__Your objective__
Nothing should be output except the lines from the one containing "base_shell();" through the one containing "obj.data.transform(world)", both ends included, each repeated exactly.

Rows from a 3D modeling dataset:
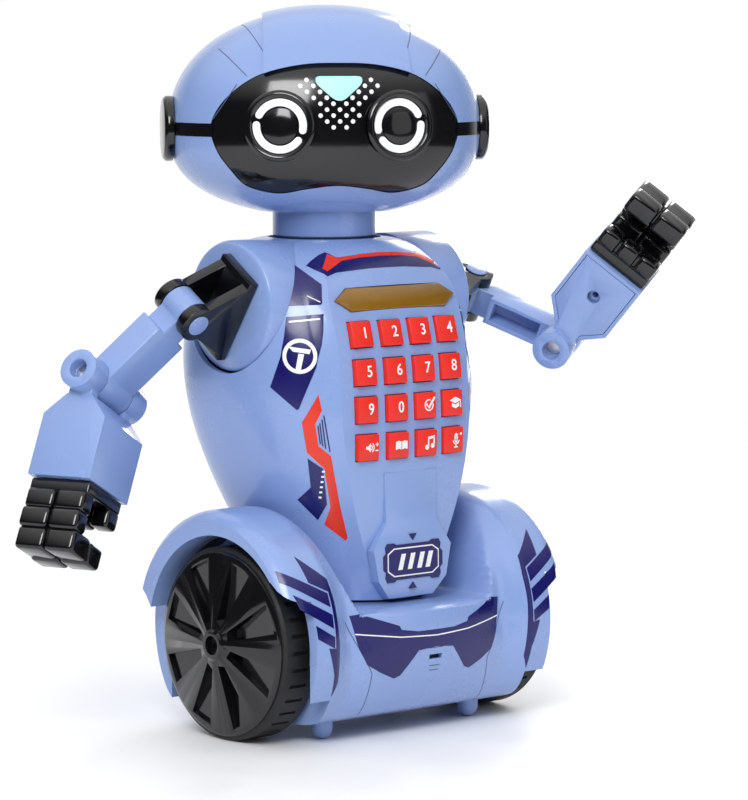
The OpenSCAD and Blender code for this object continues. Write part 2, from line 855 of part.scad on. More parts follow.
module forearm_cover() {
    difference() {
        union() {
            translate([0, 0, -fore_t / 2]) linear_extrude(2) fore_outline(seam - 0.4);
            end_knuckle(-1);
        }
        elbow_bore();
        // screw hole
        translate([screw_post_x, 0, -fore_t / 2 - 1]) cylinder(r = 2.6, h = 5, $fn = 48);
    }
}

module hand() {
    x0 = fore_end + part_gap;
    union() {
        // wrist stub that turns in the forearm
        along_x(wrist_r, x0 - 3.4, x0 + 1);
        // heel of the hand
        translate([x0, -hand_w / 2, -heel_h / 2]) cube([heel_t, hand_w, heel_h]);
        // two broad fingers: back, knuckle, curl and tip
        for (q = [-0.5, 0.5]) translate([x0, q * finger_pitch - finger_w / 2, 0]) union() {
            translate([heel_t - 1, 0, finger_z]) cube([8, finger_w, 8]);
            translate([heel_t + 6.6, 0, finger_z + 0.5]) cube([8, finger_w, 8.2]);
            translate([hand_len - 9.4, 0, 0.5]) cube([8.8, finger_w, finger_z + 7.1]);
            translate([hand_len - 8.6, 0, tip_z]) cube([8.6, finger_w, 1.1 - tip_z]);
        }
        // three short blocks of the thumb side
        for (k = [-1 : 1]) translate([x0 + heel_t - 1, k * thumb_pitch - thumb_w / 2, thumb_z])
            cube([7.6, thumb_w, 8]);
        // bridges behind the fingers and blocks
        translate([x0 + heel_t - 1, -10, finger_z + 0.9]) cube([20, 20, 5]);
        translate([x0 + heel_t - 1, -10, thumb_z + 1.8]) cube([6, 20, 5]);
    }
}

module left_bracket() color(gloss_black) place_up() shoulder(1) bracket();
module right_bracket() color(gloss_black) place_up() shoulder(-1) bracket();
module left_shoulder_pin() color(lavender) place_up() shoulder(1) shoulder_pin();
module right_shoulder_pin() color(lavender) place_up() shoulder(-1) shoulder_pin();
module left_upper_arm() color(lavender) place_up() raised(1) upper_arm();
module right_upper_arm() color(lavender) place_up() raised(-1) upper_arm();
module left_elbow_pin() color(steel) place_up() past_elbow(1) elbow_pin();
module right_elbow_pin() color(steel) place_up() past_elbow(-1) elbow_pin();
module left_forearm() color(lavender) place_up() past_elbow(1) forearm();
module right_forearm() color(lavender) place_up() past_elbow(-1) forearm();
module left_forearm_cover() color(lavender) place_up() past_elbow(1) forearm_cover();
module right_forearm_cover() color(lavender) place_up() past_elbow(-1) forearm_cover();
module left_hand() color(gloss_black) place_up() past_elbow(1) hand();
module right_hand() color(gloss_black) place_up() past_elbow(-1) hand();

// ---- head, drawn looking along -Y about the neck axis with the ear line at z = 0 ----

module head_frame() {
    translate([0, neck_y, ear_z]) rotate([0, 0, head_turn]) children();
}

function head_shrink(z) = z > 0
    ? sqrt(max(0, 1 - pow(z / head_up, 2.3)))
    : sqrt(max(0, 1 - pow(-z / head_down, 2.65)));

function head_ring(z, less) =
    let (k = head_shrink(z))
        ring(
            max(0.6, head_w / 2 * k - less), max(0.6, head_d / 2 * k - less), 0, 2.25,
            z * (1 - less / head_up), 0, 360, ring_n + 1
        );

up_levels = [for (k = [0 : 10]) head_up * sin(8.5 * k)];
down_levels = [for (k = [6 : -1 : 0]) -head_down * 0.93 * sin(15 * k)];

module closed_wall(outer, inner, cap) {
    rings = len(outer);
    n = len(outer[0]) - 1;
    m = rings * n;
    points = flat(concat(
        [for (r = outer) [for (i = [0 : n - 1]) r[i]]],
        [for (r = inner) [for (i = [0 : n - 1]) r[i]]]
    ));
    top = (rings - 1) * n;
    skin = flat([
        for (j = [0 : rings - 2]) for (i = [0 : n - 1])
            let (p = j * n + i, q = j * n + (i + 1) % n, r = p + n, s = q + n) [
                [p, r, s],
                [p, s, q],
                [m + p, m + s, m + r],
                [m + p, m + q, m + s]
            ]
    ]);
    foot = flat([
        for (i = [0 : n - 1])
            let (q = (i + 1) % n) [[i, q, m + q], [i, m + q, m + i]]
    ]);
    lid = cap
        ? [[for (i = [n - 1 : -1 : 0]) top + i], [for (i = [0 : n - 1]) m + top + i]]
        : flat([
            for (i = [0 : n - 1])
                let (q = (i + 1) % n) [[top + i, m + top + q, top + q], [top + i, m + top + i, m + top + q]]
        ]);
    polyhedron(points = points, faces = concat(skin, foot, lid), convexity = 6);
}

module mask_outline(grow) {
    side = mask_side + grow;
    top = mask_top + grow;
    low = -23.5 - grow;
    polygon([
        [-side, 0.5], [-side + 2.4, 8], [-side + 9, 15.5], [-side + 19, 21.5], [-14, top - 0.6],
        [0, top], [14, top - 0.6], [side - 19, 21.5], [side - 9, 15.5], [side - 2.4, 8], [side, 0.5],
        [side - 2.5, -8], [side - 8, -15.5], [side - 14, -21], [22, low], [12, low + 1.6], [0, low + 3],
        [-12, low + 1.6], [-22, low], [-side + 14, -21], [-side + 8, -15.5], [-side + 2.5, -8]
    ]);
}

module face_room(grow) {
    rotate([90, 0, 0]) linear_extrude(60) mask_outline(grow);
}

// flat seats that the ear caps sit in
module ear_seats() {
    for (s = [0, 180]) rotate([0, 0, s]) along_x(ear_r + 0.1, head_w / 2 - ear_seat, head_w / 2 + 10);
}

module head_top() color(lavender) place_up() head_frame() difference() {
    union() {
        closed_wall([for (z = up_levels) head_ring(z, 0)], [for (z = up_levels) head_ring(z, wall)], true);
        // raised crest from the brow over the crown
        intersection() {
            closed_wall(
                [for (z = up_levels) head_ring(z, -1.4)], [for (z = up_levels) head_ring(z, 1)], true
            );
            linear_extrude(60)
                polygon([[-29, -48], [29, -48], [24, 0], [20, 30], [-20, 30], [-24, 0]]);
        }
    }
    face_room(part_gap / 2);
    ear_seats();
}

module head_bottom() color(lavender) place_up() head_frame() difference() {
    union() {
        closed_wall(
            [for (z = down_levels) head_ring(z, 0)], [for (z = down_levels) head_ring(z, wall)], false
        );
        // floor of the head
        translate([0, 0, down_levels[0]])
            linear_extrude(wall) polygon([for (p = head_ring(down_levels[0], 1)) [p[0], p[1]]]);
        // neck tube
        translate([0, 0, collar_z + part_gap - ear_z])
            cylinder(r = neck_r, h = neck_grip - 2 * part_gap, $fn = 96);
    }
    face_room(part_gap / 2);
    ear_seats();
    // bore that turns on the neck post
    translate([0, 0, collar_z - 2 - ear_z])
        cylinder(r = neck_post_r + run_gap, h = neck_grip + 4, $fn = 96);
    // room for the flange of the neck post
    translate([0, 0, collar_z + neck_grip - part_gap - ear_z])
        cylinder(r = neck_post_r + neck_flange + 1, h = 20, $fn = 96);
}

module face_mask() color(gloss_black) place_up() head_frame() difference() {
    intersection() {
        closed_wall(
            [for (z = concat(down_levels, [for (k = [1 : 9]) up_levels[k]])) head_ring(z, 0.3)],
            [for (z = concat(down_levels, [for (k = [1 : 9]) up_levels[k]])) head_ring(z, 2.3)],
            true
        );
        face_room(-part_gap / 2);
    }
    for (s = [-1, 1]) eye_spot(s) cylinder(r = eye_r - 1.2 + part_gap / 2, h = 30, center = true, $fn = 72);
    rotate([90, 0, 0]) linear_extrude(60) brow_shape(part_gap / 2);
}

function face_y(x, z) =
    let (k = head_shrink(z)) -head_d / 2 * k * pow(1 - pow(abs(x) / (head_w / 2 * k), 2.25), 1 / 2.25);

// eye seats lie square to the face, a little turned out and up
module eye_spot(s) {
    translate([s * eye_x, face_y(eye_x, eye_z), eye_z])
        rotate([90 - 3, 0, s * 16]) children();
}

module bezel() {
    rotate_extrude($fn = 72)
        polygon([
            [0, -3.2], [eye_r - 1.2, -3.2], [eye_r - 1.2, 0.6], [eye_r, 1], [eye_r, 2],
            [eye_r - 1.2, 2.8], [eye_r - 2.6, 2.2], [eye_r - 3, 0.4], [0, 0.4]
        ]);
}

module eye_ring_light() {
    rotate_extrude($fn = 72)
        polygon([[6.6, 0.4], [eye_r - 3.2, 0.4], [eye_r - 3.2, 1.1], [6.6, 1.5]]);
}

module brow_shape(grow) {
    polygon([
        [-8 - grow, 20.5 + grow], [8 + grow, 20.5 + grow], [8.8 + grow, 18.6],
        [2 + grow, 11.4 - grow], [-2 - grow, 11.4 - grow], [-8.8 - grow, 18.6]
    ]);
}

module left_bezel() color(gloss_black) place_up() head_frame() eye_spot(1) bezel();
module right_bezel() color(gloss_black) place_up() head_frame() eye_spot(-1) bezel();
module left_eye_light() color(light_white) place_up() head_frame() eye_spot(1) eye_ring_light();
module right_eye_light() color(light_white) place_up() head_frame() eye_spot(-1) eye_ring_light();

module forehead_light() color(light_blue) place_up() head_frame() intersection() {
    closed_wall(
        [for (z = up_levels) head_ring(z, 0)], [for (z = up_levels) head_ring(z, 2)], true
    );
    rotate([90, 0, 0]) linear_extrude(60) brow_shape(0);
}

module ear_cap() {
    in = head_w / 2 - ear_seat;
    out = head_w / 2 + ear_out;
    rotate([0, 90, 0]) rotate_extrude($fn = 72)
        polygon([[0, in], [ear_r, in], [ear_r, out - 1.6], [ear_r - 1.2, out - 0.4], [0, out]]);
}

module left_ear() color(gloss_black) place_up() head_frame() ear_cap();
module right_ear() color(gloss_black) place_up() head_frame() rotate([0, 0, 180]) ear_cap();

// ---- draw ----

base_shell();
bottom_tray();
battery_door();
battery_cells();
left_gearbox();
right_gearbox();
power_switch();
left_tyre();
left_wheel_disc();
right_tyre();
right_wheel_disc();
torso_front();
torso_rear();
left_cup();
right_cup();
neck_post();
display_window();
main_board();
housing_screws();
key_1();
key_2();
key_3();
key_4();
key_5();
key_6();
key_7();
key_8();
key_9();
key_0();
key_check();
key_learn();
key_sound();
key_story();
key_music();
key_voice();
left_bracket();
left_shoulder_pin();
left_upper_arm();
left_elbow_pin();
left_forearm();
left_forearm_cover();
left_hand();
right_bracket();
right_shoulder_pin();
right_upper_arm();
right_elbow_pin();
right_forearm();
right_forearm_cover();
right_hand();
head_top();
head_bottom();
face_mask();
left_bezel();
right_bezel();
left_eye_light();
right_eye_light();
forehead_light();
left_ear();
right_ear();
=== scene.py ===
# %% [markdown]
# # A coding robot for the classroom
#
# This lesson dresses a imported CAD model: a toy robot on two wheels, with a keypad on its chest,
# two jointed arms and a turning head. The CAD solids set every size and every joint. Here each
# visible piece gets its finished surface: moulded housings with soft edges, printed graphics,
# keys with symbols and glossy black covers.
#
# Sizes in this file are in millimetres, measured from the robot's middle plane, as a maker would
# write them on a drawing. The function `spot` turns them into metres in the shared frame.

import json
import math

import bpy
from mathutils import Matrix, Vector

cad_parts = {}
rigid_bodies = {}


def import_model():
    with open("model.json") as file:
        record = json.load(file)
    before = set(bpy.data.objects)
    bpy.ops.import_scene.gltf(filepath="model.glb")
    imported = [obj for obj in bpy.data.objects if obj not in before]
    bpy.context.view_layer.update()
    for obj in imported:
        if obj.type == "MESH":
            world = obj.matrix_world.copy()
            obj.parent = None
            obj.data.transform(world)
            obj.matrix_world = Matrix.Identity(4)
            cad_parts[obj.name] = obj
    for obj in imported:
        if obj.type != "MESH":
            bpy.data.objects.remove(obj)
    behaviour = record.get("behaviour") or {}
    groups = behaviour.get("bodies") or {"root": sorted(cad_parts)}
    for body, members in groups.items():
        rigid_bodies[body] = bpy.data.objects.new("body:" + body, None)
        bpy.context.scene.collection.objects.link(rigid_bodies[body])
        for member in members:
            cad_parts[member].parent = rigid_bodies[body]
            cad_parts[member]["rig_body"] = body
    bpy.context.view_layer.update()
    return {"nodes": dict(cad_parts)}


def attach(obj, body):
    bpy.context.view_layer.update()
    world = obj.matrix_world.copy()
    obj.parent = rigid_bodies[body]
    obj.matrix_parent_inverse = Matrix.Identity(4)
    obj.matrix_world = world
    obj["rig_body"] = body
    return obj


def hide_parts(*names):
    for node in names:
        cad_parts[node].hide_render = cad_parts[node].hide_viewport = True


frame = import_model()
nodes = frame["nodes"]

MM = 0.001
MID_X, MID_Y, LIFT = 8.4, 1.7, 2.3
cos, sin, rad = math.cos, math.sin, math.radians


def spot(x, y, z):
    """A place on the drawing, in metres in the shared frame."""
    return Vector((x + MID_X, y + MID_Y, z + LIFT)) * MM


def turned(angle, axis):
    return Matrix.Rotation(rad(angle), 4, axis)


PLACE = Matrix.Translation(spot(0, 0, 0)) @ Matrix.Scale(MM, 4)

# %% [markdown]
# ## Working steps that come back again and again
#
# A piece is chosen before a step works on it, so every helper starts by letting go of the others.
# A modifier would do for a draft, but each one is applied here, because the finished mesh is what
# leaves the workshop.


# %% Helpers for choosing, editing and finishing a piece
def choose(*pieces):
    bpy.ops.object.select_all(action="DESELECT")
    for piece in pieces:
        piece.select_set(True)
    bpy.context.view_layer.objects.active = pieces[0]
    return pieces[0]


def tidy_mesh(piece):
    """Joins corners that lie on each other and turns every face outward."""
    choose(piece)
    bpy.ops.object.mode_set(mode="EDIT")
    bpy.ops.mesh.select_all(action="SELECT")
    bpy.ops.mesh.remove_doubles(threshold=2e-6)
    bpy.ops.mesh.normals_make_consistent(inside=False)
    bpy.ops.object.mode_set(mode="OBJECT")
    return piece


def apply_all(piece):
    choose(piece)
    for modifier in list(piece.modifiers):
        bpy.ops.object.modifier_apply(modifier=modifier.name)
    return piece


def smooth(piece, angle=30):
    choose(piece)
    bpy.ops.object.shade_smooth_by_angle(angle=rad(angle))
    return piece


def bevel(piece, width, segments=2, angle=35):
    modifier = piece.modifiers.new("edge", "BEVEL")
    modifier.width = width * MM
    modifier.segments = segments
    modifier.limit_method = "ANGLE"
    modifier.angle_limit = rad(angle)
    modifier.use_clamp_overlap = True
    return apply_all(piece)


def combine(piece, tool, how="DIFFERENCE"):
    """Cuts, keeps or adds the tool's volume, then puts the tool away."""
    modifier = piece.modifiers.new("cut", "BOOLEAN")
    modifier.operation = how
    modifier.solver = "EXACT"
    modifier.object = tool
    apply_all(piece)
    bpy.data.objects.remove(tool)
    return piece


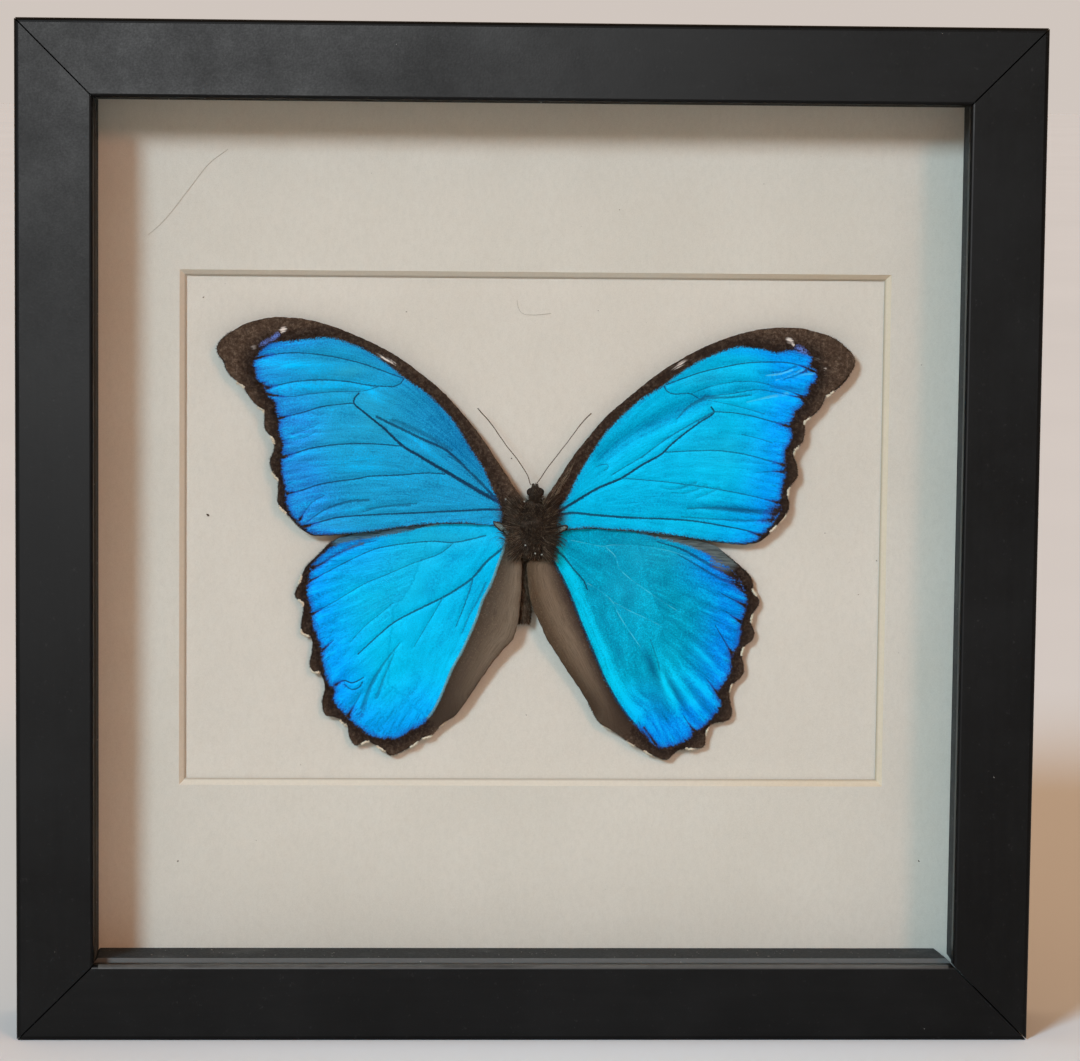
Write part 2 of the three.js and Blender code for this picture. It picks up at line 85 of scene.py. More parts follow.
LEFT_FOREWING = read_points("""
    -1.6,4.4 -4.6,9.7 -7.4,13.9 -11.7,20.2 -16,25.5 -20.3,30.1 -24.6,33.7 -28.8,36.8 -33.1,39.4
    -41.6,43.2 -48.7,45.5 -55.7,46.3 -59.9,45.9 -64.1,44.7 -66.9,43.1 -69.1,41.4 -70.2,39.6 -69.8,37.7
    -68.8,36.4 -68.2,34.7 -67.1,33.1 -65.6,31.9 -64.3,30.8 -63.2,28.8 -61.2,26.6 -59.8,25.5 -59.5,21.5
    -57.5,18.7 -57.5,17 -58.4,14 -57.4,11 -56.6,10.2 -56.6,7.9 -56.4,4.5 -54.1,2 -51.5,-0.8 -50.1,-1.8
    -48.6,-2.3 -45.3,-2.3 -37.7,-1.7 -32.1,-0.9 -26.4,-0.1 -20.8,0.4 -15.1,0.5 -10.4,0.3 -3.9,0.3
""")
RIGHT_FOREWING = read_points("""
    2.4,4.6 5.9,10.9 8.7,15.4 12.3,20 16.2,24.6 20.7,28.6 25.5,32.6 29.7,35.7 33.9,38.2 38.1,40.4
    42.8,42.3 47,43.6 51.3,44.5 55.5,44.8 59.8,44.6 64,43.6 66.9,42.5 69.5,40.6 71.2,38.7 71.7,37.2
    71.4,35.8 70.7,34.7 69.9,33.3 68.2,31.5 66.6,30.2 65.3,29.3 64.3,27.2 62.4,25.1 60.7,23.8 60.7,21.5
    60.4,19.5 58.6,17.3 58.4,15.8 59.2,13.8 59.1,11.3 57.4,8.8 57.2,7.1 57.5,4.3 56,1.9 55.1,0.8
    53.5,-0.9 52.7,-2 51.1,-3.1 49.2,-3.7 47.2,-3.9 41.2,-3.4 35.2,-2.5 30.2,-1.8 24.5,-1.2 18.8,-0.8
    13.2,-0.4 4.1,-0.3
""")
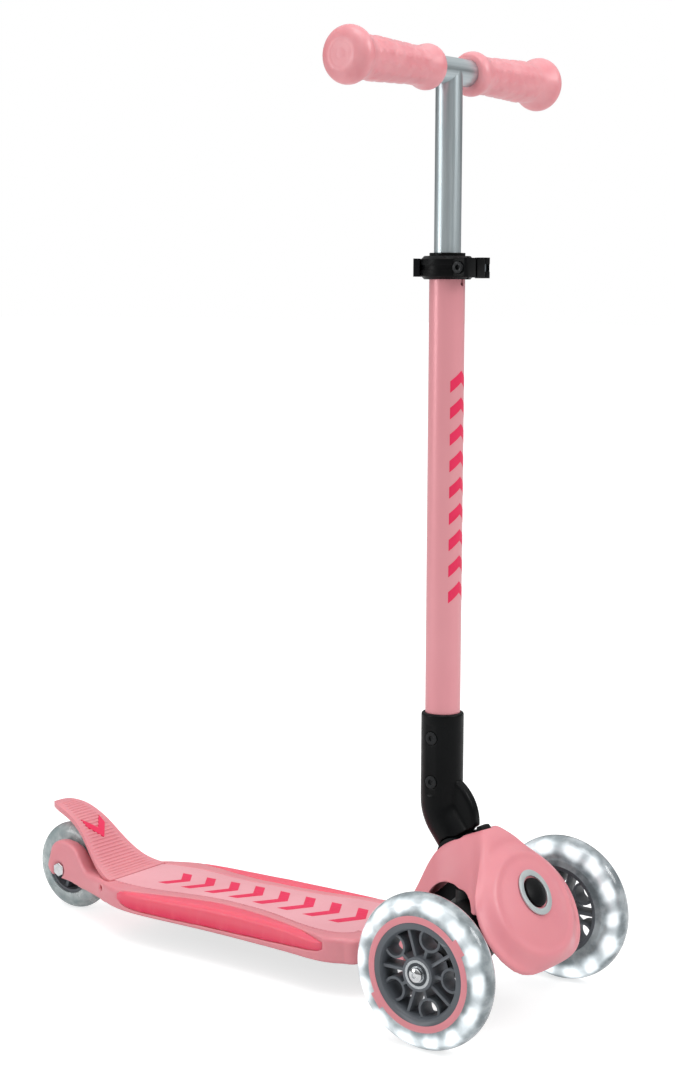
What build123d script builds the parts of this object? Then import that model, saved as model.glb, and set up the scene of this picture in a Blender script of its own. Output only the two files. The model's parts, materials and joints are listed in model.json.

__Complete output__
base_shell();
bottom_tray();
battery_door();
battery_cells();
left_gearbox();
right_gearbox();
power_switch();
left_tyre();
left_wheel_disc();
right_tyre();
right_wheel_disc();
torso_front();
torso_rear();
left_cup();
right_cup();
neck_post();
display_window();
main_board();
housing_screws();
key_1();
key_2();
key_3();
key_4();
key_5();
key_6();
key_7();
key_8();
key_9();
key_0();
key_check();
key_learn();
key_sound();
key_story();
key_music();
key_voice();
left_bracket();
left_shoulder_pin();
left_upper_arm();
left_elbow_pin();
left_forearm();
left_forearm_cover();
left_hand();
right_bracket();
right_shoulder_pin();
right_upper_arm();
right_elbow_pin();
right_forearm();
right_forearm_cover();
right_hand();
head_top();
head_bottom();
face_mask();
left_bezel();
right_bezel();
left_eye_light();
right_eye_light();
forehead_light();
left_ear();
right_ear();
=== scene.py ===
# %% [markdown]
# # A coding robot for the classroom
#
# This lesson dresses a imported CAD model: a toy robot on two wheels, with a keypad on its chest,
# two jointed arms and a turning head. The CAD solids set every size and every joint. Here each
# visible piece gets its finished surface: moulded housings with soft edges, printed graphics,
# keys with symbols and glossy black covers.
#
# Sizes in this file are in millimetres, measured from the robot's middle plane, as a maker would
# write them on a drawing. The function `spot` turns them into metres in the shared frame.

import json
import math

import bpy
from mathutils import Matrix, Vector

cad_parts = {}
rigid_bodies = {}


def import_model():
    with open("model.json") as file:
        record = json.load(file)
    before = set(bpy.data.objects)
    bpy.ops.import_scene.gltf(filepath="model.glb")
    imported = [obj for obj in bpy.data.objects if obj not in before]
    bpy.context.view_layer.update()
    for obj in imported:
        if obj.type == "MESH":
            world = obj.matrix_world.copy()
            obj.parent = None
            obj.data.transform(world)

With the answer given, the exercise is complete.